Ahead of and following the release, Zee Entertainment Enterprises approached the Madras High Court seeking to prevent copyright infringement, including unauthorized online distribution and cable television recording of the film. Justice K. Kumaresh Babu granted a four-week temporary injunction against the named internet service providers and cable operators, subject to Zee furnishing an indemnity. Bhootam Bhayyam was released in cinemas on 24 July 2026, distributed by Zee Studios.

== Reception ==

=== Critical response ===
Anub George of The Times of India rated the film 2 out of 5, calling it "a well-executed, poorly thought, nearly three-hour ordeal", and criticised its weak comedy, lack of scares, derivative screenplay, excessive gore and prolonged runtime, while praising the art direction and songs.

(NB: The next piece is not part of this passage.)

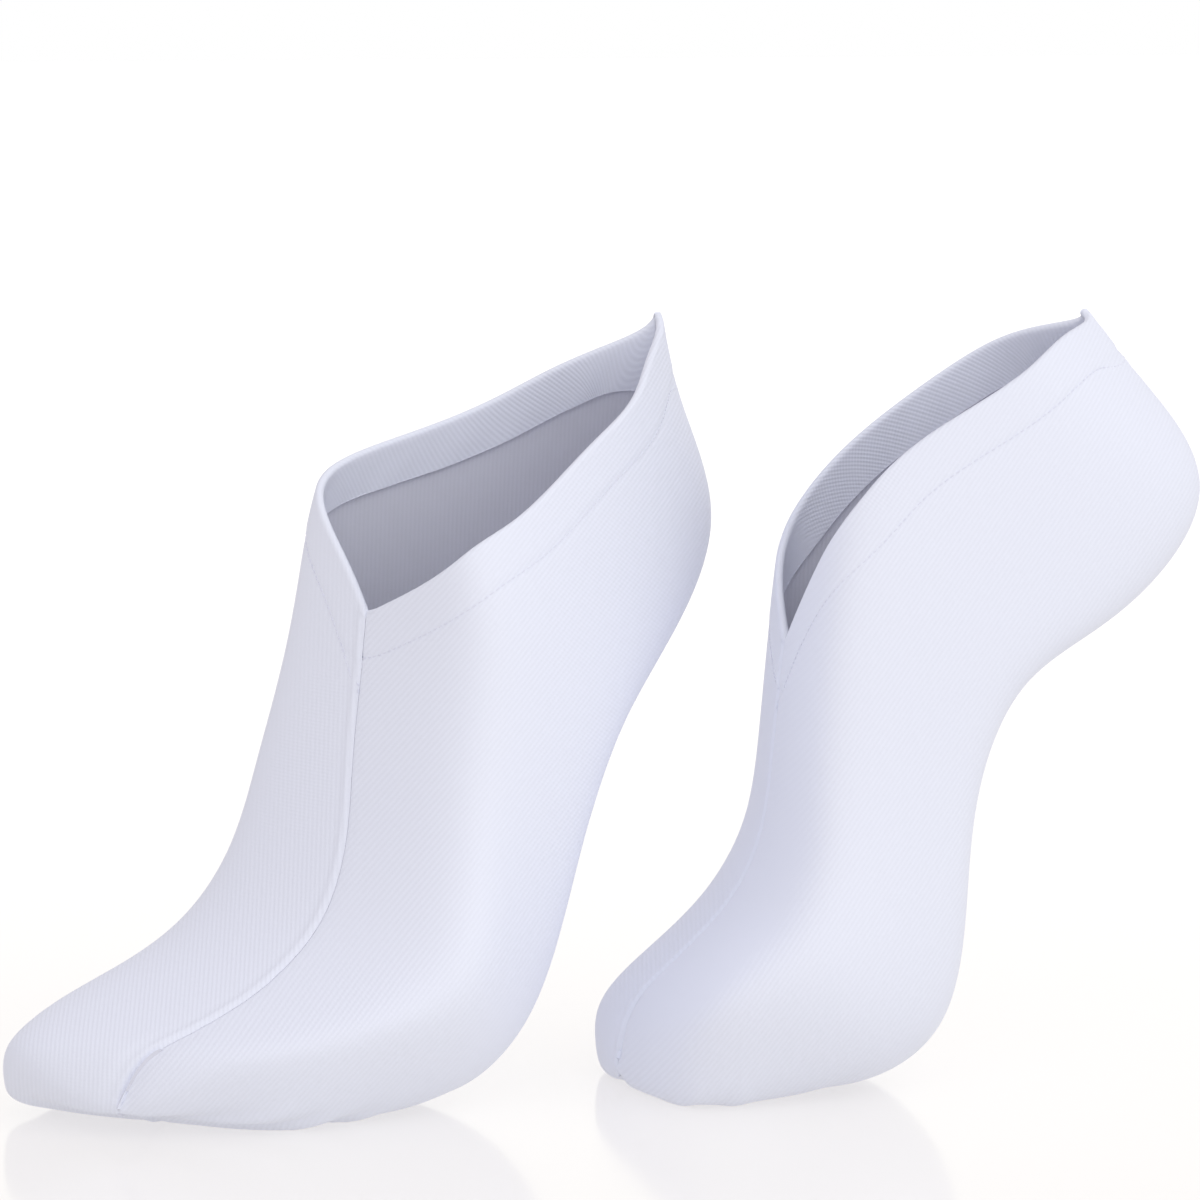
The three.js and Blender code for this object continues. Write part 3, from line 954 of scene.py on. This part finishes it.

Kalpeshraj Kubal of Maharashtra Times rated the film 2.5 out of 5, criticizing its screenplay and abrupt shift to the supernatural, while praising the cinematography, editing, visual effects, production design and performances of Chhaya Kadam and Priyadarshan Jadhav.

=== Box office ===
Bhootam Bhayyam opened to an estimated ₹22 lakh net in India, which Koimoi reported as the seventh-highest opening for a Marathi film in 2026. Collections improved across the opening weekend, reaching a cumulative ₹1.48 crore net by the third day, and the film closed its first week at approximately ₹2.14 crore net. Business fell sharply thereafter, with the second week declining by around 62 per cent to some ₹82 lakh, bringing the India net total to roughly ₹2.96 crore by the end of the second week.

Against a reported budget of ₹4 crore, Koimoi characterized the film as a commercial failure while noting that it ranked among the ten highest-grossing Marathi films released in 2026. By the end of its third week, the film had grossed ₹3.67 crore worldwide.